◆ SET EXERCISE ◆
Reproduce the listing below verbatim.

◆ GIVEN DATA ◆

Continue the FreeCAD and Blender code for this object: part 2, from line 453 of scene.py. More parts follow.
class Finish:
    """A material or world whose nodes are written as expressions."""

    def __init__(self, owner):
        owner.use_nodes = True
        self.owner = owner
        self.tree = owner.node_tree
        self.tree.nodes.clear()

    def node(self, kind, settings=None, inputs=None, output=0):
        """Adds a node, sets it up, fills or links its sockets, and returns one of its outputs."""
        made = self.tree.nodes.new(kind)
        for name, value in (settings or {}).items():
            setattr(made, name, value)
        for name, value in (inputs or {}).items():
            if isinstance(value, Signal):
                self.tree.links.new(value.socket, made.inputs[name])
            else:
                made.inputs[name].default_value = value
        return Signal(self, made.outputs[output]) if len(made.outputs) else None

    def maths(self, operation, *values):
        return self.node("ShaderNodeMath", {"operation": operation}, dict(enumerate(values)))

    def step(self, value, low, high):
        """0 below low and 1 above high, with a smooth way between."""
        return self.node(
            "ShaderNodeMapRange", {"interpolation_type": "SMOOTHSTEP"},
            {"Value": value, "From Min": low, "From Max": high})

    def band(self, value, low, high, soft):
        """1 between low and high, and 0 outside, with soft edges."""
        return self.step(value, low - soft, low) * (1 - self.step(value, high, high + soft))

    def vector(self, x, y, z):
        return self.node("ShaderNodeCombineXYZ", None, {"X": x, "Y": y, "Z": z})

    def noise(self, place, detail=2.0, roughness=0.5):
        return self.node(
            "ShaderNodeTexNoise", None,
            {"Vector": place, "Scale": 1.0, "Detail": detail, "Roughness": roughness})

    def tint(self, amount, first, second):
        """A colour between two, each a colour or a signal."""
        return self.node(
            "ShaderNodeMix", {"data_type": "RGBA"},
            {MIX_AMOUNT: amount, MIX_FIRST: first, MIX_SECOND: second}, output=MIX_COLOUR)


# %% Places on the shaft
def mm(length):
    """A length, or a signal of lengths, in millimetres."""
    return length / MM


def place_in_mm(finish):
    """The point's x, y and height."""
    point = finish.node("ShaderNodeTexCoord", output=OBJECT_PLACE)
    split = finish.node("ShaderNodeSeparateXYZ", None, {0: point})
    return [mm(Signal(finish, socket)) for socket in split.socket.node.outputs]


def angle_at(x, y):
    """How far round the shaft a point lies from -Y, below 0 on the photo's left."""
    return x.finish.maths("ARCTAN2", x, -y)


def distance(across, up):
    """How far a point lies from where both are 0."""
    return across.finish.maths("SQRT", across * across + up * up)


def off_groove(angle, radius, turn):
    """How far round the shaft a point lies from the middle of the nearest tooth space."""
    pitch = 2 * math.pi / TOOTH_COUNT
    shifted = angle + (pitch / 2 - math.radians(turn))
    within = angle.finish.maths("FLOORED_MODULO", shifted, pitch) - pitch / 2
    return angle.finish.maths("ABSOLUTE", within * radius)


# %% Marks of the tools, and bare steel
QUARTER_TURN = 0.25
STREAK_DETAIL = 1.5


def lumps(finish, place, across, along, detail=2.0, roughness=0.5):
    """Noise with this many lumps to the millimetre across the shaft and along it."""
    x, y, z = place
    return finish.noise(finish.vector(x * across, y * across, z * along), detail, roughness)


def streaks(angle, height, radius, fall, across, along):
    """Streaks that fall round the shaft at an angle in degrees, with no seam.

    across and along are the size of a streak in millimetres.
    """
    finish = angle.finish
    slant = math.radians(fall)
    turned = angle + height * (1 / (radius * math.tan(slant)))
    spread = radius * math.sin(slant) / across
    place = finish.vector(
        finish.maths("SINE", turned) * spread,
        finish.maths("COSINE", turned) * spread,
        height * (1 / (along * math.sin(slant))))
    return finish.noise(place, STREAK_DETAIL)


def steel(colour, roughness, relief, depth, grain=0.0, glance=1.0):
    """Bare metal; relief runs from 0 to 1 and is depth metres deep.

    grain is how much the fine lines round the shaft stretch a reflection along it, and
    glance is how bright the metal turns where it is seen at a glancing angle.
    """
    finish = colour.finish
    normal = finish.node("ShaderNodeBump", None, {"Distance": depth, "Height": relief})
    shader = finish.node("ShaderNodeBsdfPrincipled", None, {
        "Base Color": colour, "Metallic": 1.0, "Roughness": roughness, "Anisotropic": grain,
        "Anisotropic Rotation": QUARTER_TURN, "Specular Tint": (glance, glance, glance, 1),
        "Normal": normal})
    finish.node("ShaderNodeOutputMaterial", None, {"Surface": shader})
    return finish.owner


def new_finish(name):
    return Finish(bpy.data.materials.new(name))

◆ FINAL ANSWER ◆
Continue the FreeCAD and Blender code for this object: part 2, from line 453 of scene.py. More parts follow.
class Finish:
    """A material or world whose nodes are written as expressions."""

    def __init__(self, owner):
        owner.use_nodes = True
        self.owner = owner
        self.tree = owner.node_tree
        self.tree.nodes.clear()

    def node(self, kind, settings=None, inputs=None, output=0):
        """Adds a node, sets it up, fills or links its sockets, and returns one of its outputs."""
        made = self.tree.nodes.new(kind)
        for name, value in (settings or {}).items():
            setattr(made, name, value)
        for name, value in (inputs or {}).items():
            if isinstance(value, Signal):
                self.tree.links.new(value.socket, made.inputs[name])
            else:
                made.inputs[name].default_value = value
        return Signal(self, made.outputs[output]) if len(made.outputs) else None

    def maths(self, operation, *values):
        return self.node("ShaderNodeMath", {"operation": operation}, dict(enumerate(values)))

    def step(self, value, low, high):
        """0 below low and 1 above high, with a smooth way between."""
        return self.node(
            "ShaderNodeMapRange", {"interpolation_type": "SMOOTHSTEP"},
            {"Value": value, "From Min": low, "From Max": high})

    def band(self, value, low, high, soft):
        """1 between low and high, and 0 outside, with soft edges."""
        return self.step(value, low - soft, low) * (1 - self.step(value, high, high + soft))

    def vector(self, x, y, z):
        return self.node("ShaderNodeCombineXYZ", None, {"X": x, "Y": y, "Z": z})

    def noise(self, place, detail=2.0, roughness=0.5):
        return self.node(
            "ShaderNodeTexNoise", None,
            {"Vector": place, "Scale": 1.0, "Detail": detail, "Roughness": roughness})

    def tint(self, amount, first, second):
        """A colour between two, each a colour or a signal."""
        return self.node(
            "ShaderNodeMix", {"data_type": "RGBA"},
            {MIX_AMOUNT: amount, MIX_FIRST: first, MIX_SECOND: second}, output=MIX_COLOUR)


# %% Places on the shaft
def mm(length):
    """A length, or a signal of lengths, in millimetres."""
    return length / MM


def place_in_mm(finish):
    """The point's x, y and height."""
    point = finish.node("ShaderNodeTexCoord", output=OBJECT_PLACE)
    split = finish.node("ShaderNodeSeparateXYZ", None, {0: point})
    return [mm(Signal(finish, socket)) for socket in split.socket.node.outputs]


def angle_at(x, y):
    """How far round the shaft a point lies from -Y, below 0 on the photo's left."""
    return x.finish.maths("ARCTAN2", x, -y)


def distance(across, up):
    """How far a point lies from where both are 0."""
    return across.finish.maths("SQRT", across * across + up * up)


def off_groove(angle, radius, turn):
    """How far round the shaft a point lies from the middle of the nearest tooth space."""
    pitch = 2 * math.pi / TOOTH_COUNT
    shifted = angle + (pitch / 2 - math.radians(turn))
    within = angle.finish.maths("FLOORED_MODULO", shifted, pitch) - pitch / 2
    return angle.finish.maths("ABSOLUTE", within * radius)


# %% Marks of the tools, and bare steel
QUARTER_TURN = 0.25
STREAK_DETAIL = 1.5


def lumps(finish, place, across, along, detail=2.0, roughness=0.5):
    """Noise with this many lumps to the millimetre across the shaft and along it."""
    x, y, z = place
    return finish.noise(finish.vector(x * across, y * across, z * along), detail, roughness)


def streaks(angle, height, radius, fall, across, along):
    """Streaks that fall round the shaft at an angle in degrees, with no seam.

    across and along are the size of a streak in millimetres.
    """
    finish = angle.finish
    slant = math.radians(fall)
    turned = angle + height * (1 / (radius * math.tan(slant)))
    spread = radius * math.sin(slant) / across
    place = finish.vector(
        finish.maths("SINE", turned) * spread,
        finish.maths("COSINE", turned) * spread,
        height * (1 / (along * math.sin(slant))))
    return finish.noise(place, STREAK_DETAIL)


def steel(colour, roughness, relief, depth, grain=0.0, glance=1.0):
    """Bare metal; relief runs from 0 to 1 and is depth metres deep.

    grain is how much the fine lines round the shaft stretch a reflection along it, and
    glance is how bright the metal turns where it is seen at a glancing angle.
    """
    finish = colour.finish
    normal = finish.node("ShaderNodeBump", None, {"Distance": depth, "Height": relief})
    shader = finish.node("ShaderNodeBsdfPrincipled", None, {
        "Base Color": colour, "Metallic": 1.0, "Roughness": roughness, "Anisotropic": grain,
        "Anisotropic Rotation": QUARTER_TURN, "Specular Tint": (glance, glance, glance, 1),
        "Normal": normal})
    finish.node("ShaderNodeOutputMaterial", None, {"Surface": shader})
    return finish.owner


def new_finish(name):
    return Finish(bpy.data.materials.new(name))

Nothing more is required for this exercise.